You say “let’s just be agile” when your team asks you about the business case for your new idea.
You say “we’ve been doing agile for years” when you’ve never met one of your customers.
I wonder where all this will leave you when those hungry, nimble, adaptable start-ups force you to pack up your desk, your 15-year old In-tray and your suffocating pot plant?
Never let a good crisis go to waste. – Winston Churchill
We are each on personal journeys of mastery, learning and growing continuously.
We take every opportunity to learn and practice our crafts.
We congregate regularly with others on similar paths to share our learnings.
We all know what the company’s purpose is.
We understand how the company’s purpose aligns to our individual purpose.
We can articulate how our actions contribute to the purpose.
We are constantly looking for new ways to contribute this purpose.
When we see colleagues struggling to understand their contribution to the company’s purpose, we get involved and try to help them understand.
When we see colleagues not living the purpose, we get involved in a respectful and caring way in the full knowledge that we are all human and sometimes need help from others to remind us of our purpose.
However, if a colleagues’s purpose is different from the company’s, we agree to part ways.
We are passionate about the work we do and are intrinsically motivated to do it.
We don’t need and certainly don’t appreciated either the ‘carrot’ or the ‘stick’.
We can control the work we do, when we do it and who we do it with.
If we have the same purpose and are intrinsically motivated, we will do the right thing.
We understand that we all have our strengths and weaknesses so we form teams that amplify these strengths and minimize the weaknesses.
We know that to thrive as a modern organisation we need the freedom, space and time to innovate and think creatively.
We will not always agree with each other.
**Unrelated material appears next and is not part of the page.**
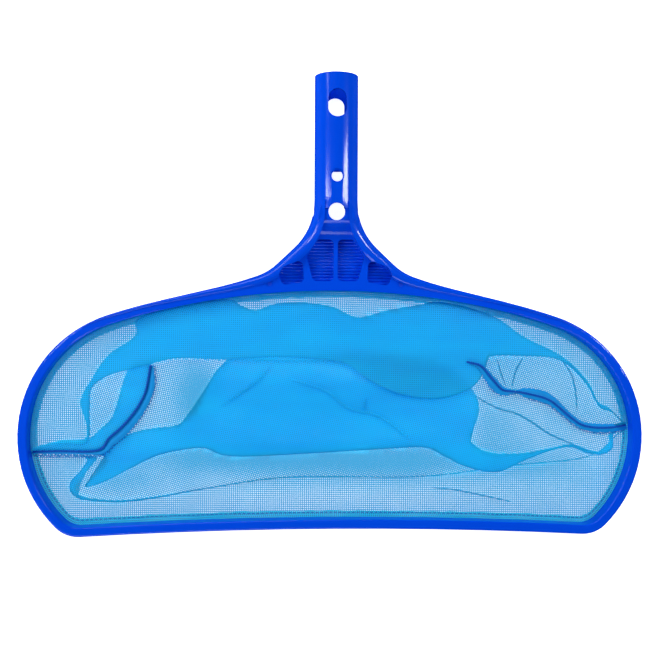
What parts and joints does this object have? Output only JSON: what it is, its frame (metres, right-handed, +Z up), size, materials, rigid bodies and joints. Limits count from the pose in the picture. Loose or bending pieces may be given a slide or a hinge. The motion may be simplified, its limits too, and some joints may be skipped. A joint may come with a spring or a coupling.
{
  "type": "pool leaf skimmer net",
  "caption": "Flat D-shaped plastic hoop with a tubular pole plug and a shallow mesh bag, lying face up, for lifting leaves off water.",
  "frame": {"origin": "middle of the footprint, on the surface that the net lies on", "axes": "+X right along the hoop's width, +Y along the handle towards its open end, +Z up out of the net's mouth"},
  "size_m": [0.4342, 0.3176, 0.03],
  "materials": {
    "frame_plastic": "glossy injection-moulded polypropylene",
    "ring_plastic": "plain moulded polypropylene",
    "pin_plastic": "plain moulded polypropylene",
    "hem_mesh": "doubled fine polyester mesh",
    "net_mesh": "fine open polyester mesh",
    "seam_tape": "woven binding tape",
    "seam_cord": "twisted piping cord",
    "thread": "sewing thread"
  },
  "bodies": {
    "root": {"frame": "frame_plastic", "retaining_ring": "ring_plastic", "ring_pins": "pin_plastic", "net_hem": "hem_mesh", "hem_stitches": "thread", "net_upper_panel": "net_mesh", "net_lower_panel": "net_mesh", "left_seam_binding": "seam_tape", "right_seam_binding": "seam_tape", "left_seam_cord": "seam_cord", "right_seam_cord": "seam_cord", "left_seam_stitches": "thread", "right_seam_stitches": "thread"}
  },
  "joints": []
}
This is normal and gives us opportunities to understand each other’s points of view and thereby grow from them.
We endeavour to approach disagreements with respect and trust.
We understand and acknowledge that we are part of a larger, complex system and as such cause and effect patterns are often not as simple as we may assume.
We therefore prefer to test our assumptions regularly.
Because we value testing our assumptions, we prefer doing small bits of work and testing the outcomes so that we can pivot or change quickly to ensure we’re doing the right things.
We understand that even this manifesto will adapt and change and we are ok with that.
Everyone can look, but actually perceiving is something that has to be learned. Chimpanzee Politics – Frans de Waal
The more I delve into organisational transformation and development, the more I realise that the ‘new way’ of working is not actually that new. The ideas and principles that underpin the Agile movement have been around for quite some time. Way back in 1969 you’ll find the following in the Industrial Management Review (Tannenbaum, Davies, 1969):
- Away from people are bad towards people are good
- Away from individuals as fixed towards seeing people as being in process
- Away from status and prestige for power towards status for organisationally relevant purposes
- Away from competition towards collaboration
In the same year, Richard Beckhard published his classic Organization Development: Strategies and Models, in which he explains his assumptions:
- The basic building blocks of the organisation are groups (teams)
- An always relevant change goal is the reduction of inappropriate competition
- Decision making is located where the information sources are
- Controls are interim measurements, not the basis of managerial strategy
- Develop open communication, mutual trust, and confidence between and across teams
- People support what they help create
It’s almost 40 years since 1969 and it’s clear that we haven’t yet reached the point where these beliefs are pervasive across industries. We still work in highly authoritarian environments where human-ness plays second fiddle to mechanical efficiency. We still try to keep our emotions bottled up in favour of logic and rationality. Our workplaces are still dominated by disempowerment, fear and angst, rather than autonomy, mastery and purpose.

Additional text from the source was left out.